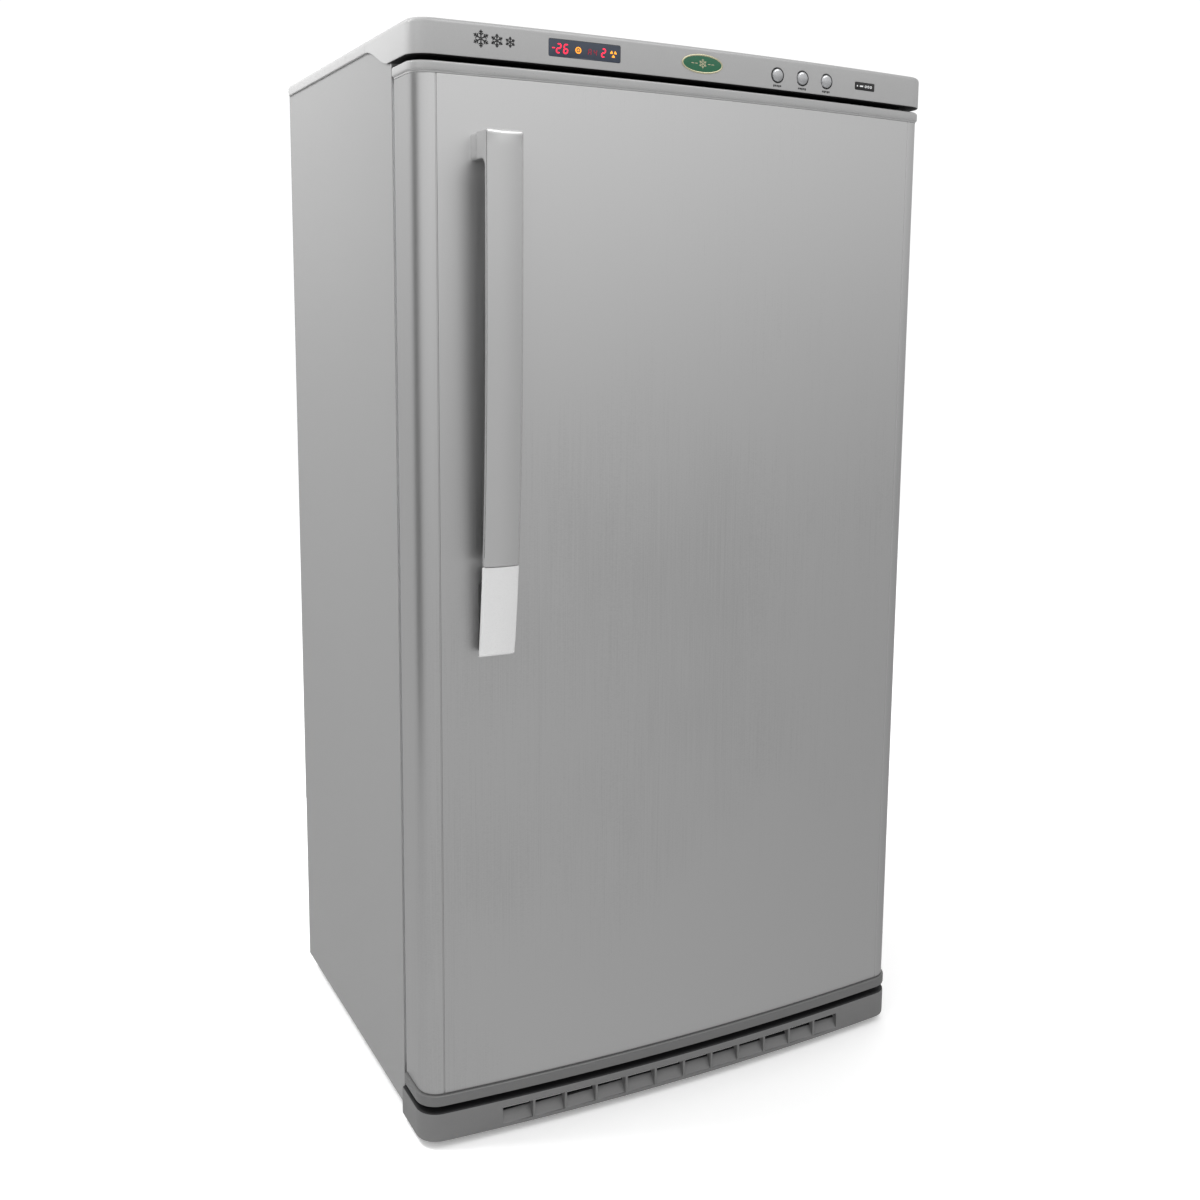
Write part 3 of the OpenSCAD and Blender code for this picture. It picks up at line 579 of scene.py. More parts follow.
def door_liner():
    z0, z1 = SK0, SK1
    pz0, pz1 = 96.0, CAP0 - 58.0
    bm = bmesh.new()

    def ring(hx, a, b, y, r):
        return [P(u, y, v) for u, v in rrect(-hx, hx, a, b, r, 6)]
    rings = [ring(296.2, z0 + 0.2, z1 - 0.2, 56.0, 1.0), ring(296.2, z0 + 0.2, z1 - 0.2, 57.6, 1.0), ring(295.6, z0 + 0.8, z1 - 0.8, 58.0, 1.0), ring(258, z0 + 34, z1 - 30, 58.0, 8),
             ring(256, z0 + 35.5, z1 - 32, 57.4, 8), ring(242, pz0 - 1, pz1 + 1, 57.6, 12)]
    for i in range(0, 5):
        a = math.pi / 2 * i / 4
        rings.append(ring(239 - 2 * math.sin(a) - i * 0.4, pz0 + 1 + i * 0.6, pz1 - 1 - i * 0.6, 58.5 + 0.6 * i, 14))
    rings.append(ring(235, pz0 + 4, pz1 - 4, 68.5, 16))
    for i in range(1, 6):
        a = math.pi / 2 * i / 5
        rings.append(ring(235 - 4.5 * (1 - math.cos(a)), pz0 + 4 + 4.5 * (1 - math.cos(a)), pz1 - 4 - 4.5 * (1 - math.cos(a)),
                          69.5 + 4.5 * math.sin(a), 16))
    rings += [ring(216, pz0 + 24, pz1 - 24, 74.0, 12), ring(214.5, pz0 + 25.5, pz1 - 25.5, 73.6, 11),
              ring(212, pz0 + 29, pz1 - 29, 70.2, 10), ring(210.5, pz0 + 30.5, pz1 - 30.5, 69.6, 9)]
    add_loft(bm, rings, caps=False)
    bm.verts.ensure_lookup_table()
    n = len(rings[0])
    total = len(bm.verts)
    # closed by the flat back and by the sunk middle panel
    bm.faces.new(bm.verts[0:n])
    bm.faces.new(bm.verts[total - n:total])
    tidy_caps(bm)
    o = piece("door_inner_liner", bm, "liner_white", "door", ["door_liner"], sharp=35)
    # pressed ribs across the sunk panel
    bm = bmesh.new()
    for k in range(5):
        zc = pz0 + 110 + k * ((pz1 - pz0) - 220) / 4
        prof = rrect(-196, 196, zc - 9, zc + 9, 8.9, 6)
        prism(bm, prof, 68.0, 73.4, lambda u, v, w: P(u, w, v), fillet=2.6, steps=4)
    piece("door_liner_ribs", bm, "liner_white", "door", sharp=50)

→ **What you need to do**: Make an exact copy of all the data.

→ **Answer for the task**:
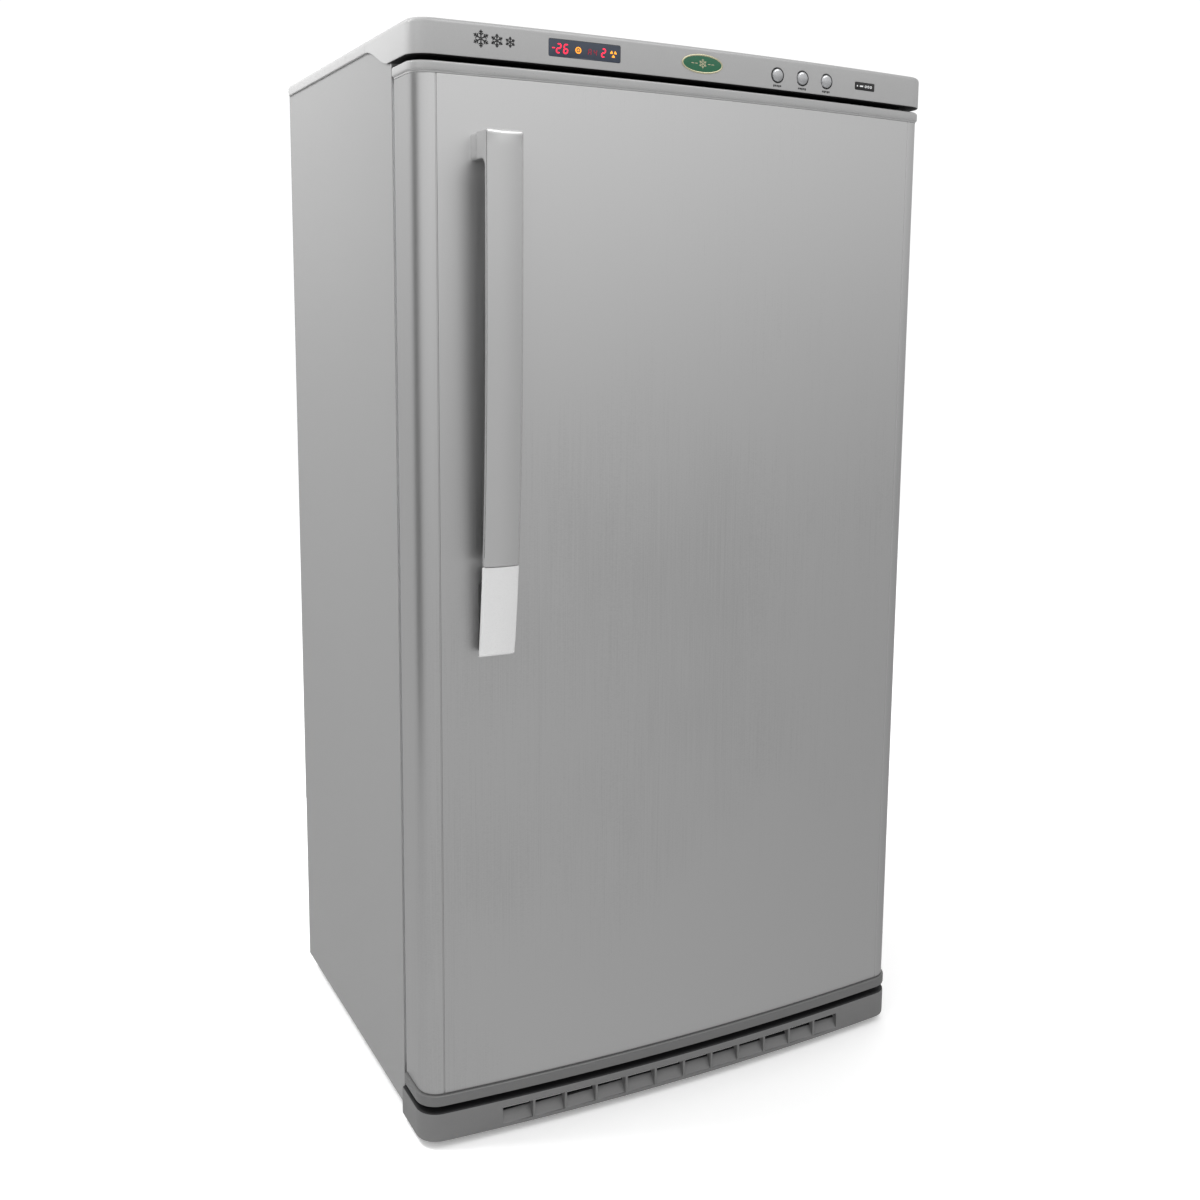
Write part 3 of the OpenSCAD and Blender code for this picture. It picks up at line 579 of scene.py. More parts follow.
def door_liner():
    z0, z1 = SK0, SK1
    pz0, pz1 = 96.0, CAP0 - 58.0
    bm = bmesh.new()

    def ring(hx, a, b, y, r):
        return [P(u, y, v) for u, v in rrect(-hx, hx, a, b, r, 6)]
    rings = [ring(296.2, z0 + 0.2, z1 - 0.2, 56.0, 1.0), ring(296.2, z0 + 0.2, z1 - 0.2, 57.6, 1.0), ring(295.6, z0 + 0.8, z1 - 0.8, 58.0, 1.0), ring(258, z0 + 34, z1 - 30, 58.0, 8),
             ring(256, z0 + 35.5, z1 - 32, 57.4, 8), ring(242, pz0 - 1, pz1 + 1, 57.6, 12)]
    for i in range(0, 5):
        a = math.pi / 2 * i / 4
        rings.append(ring(239 - 2 * math.sin(a) - i * 0.4, pz0 + 1 + i * 0.6, pz1 - 1 - i * 0.6, 58.5 + 0.6 * i, 14))
    rings.append(ring(235, pz0 + 4, pz1 - 4, 68.5, 16))
    for i in range(1, 6):
        a = math.pi / 2 * i / 5
        rings.append(ring(235 - 4.5 * (1 - math.cos(a)), pz0 + 4 + 4.5 * (1 - math.cos(a)), pz1 - 4 - 4.5 * (1 - math.cos(a)),
                          69.5 + 4.5 * math.sin(a), 16))
    rings += [ring(216, pz0 + 24, pz1 - 24, 74.0, 12), ring(214.5, pz0 + 25.5, pz1 - 25.5, 73.6, 11),
              ring(212, pz0 + 29, pz1 - 29, 70.2, 10), ring(210.5, pz0 + 30.5, pz1 - 30.5, 69.6, 9)]
    add_loft(bm, rings, caps=False)
    bm.verts.ensure_lookup_table()
    n = len(rings[0])
    total = len(bm.verts)
    # closed by the flat back and by the sunk middle panel
    bm.faces.new(bm.verts[0:n])
    bm.faces.new(bm.verts[total - n:total])
    tidy_caps(bm)
    o = piece("door_inner_liner", bm, "liner_white", "door", ["door_liner"], sharp=35)
    # pressed ribs across the sunk panel
    bm = bmesh.new()
    for k in range(5):
        zc = pz0 + 110 + k * ((pz1 - pz0) - 220) / 4
        prof = rrect(-196, 196, zc - 9, zc + 9, 8.9, 6)
        prism(bm, prof, 68.0, 73.4, lambda u, v, w: P(u, w, v), fillet=2.6, steps=4)
    piece("door_liner_ribs", bm, "liner_white", "door", sharp=50)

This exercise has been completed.